きのうはなんとなく、F.T.くんに会わなきゃと思って連絡を入れた。思えばmixiに招待してくれたのもF.T.くんだし、K.K.さんとのパイプを作って世界を広げてくれたのもF.T.くん。彼はどうしても連絡がつかないイメージがある。「そんなことないですよ普通に連絡つきますよ」って言ってたけど、きのうは「携帯忘れてました」不思議な人。
 新宿で待ち合わせてお洒落なアイリッシュバーへ。こういうお店をいっぱい知ってるからモテるんだな君は。僕は女の子を大戸屋に連れていきます。もちろんモテの理由はそれだけじゃないけどさ。お酒もお料理も美味しく頂いて、さてどうしようかって時に飛び出したのがカラオケって案。彼さんは「宗教上の理由でカラオケはちょっと」ってそれ僕も言った、若い頃! 結局つきあってくれてよく歌ってくれた。いまは二日酔い、じゃなくてまだ酔ってます。またよろしくね。

8月31日 らるれい、らるれいよ

きのうはclammbon@野音でした。心配だったのは雨、家を出たとたんに降り出した。野音は傘の使用が禁止されてるので、雨具持参です。皆さんコンビニで500円で売ってそうな合羽を着ている。僕と同行のK.J.くんはフジロッカーなので、ゴアテックスのすごい雨具。勝ち誇って着たら、暑い! 500円に負けた!
 ライブは僕の大好きなナンバー「Good Time Music」からスタート。いつの間にか雨もあがってた。その名の通り、前半は古き良き名曲のカバー大会。そして懐かしのヒット曲。「ハレルヤ」でまた雨が振り出しちゃうお茶目さもまたclammbonです。まったりタイムを挟んで後半は最近の曲をガツンガツンと。「バイタルサイン」! 缶ビールガンガン飲んで踊った。そしてやっぱり出てきたTENORI-ON。僕も欲しいんだけどめちゃくちゃ高いんだよ。充実の2時間半でした。原田郁子は俺の嫁!

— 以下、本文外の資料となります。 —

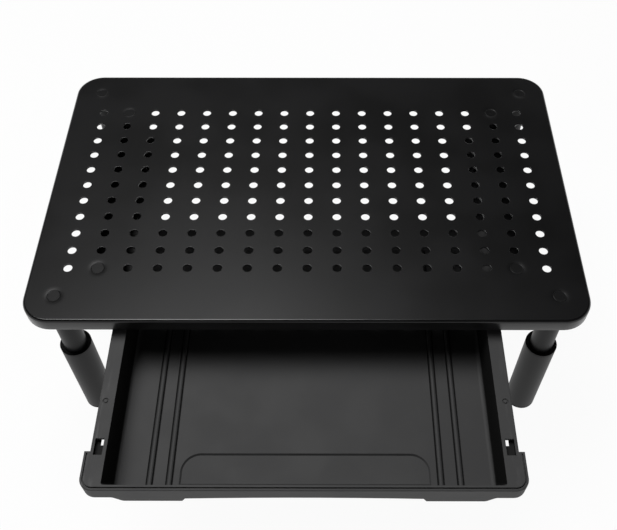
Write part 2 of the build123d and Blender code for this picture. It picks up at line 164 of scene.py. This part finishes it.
class Recipe:
    """A Geometry Nodes tree with named inputs for its sizes."""

    def __init__(self, name, sizes):
        self.tree = bpy.data.node_groups.new(name, "GeometryNodeTree")
        self.tree.interface.new_socket("Geometry", in_out="OUTPUT", socket_type="NodeSocketGeometry")
        kinds = {float: "NodeSocketFloat", int: "NodeSocketInt", bpy.types.Object: "NodeSocketObject"}
        self.identifiers = {}
        for label, value in sizes.items():
            socket = self.tree.interface.new_socket(label, in_out="INPUT", socket_type=kinds[type(value)])
            self.identifiers[label] = (socket.identifier, value)
        self.sizes = self.tree.nodes.new("NodeGroupInput")

    def size(self, label):
        return self.sizes.outputs[label]

    def node(self, kind, settings=None, values=None, output=0):
        made = self.tree.nodes.new(kind)
        for name, value in (settings or {}).items():
            setattr(made, name, value)
        for name, value in (values or {}).items():
            for item in value if isinstance(value, list) else [value]:
                if isinstance(item, bpy.types.NodeSocket):
                    self.tree.links.new(item, made.inputs[name])
                else:
                    made.inputs[name].default_value = item
        return made.outputs[output]

    def math(self, operation, first, second=0.0):
        return self.node("ShaderNodeMath", {"operation": operation}, {0: first, 1: second})

    def raised(self, geometry, height):
        up = self.node("ShaderNodeCombineXYZ", values={"Z": height})
        return self.node("GeometryNodeTransform", values={"Geometry": geometry, "Translation": up})

    def merged(self, geometry):
        """The shape with its doubled points welded."""
        return self.node(
            "GeometryNodeMergeByDistance", values={"Geometry": geometry, "Distance": weld_distance}
        )

    def on_points(self, points, instance):
        """The shape, standing on every point, as real geometry."""
        placed = self.node("GeometryNodeInstanceOnPoints", values={"Points": points, "Instance": instance})
        return self.node("GeometryNodeRealizeInstances", values={"Geometry": placed})

    def joined(self, shapes):
        """Several shapes as one, in their order: the last link of a join comes first in it."""
        return self.node("GeometryNodeJoinGeometry", values={"Geometry": shapes[::-1]})

    def ring(self, radius, segments):
        return self.node(
            "GeometryNodeCurvePrimitiveCircle", values={"Resolution": segments, "Radius": radius}
        )

    def swept(self, path, outline):
        """An outline swept along level curves."""
        upright = self.node("GeometryNodeSetCurveNormal", {"mode": "Z_UP"}, {"Curve": path})
        profile = self.node(
            "GeometryNodeObjectInfo", values={"Object": self.size(outline)}, output="Geometry"
        )
        return self.node(
            "GeometryNodeCurveToMesh", values={"Curve": upright, "Profile Curve": profile, "Fill Caps": False}
        )

    def four_places(self, spread_x, spread_y):
        """The four places at plus and minus that spread."""
        return self.node(
            "GeometryNodeMeshGrid",
            values={
                "Size X": self.math("MULTIPLY", self.size(spread_x), 2.0),
                "Size Y": self.math("MULTIPLY", self.size(spread_y), 2.0),
                "Vertices X": 2,
                "Vertices Y": 2,
            },
        )

    def build(self, name, shape, material):
        """The tree's result as a plain mesh object, welded and with its faces pointing outwards."""
        real = self.node("GeometryNodeRealizeInstances", values={"Geometry": self.merged(shape)})
        coated = self.node("GeometryNodeSetMaterial", values={"Geometry": real, "Material": material})
        end = self.tree.nodes.new("NodeGroupOutput")
        self.tree.links.new(coated, end.inputs[0])
        piece = bpy.data.objects.new(name, bpy.data.meshes.new(name))
        bpy.context.scene.collection.objects.link(piece)
        modifier = piece.modifiers.new(name, "NODES")
        modifier.node_group = self.tree
        for identifier, value in self.identifiers.values():
            modifier[identifier] = value
        evaluated = piece.evaluated_get(bpy.context.evaluated_depsgraph_get())
        mesh = bpy.data.meshes.new_from_object(evaluated)
        piece.modifiers.remove(modifier)
        mesh.materials.clear()
        mesh.materials.append(material)
        piece.data = mesh
        outward(mesh)
        return piece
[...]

clammbonが残念なのは、ファニーなバンド名と、郁子さんが素敵すぎる点だと思う。ベースはブリッブリ、ドラムはひたすらタイトで、キーボードもポンポン飛び跳ねてるようでかなりテクニカル。本当はタフで先鋭的なバンドなのだよ。亀田誠治を呼び込んでヒットを狙った「サラウンド」、すごいいい曲なのに亀田誠治のアレンジが邪魔だ。ライブで3人の演奏で聴いた方がずっといい。椎名林檎も亀田誠治と組んでない曲が好きです。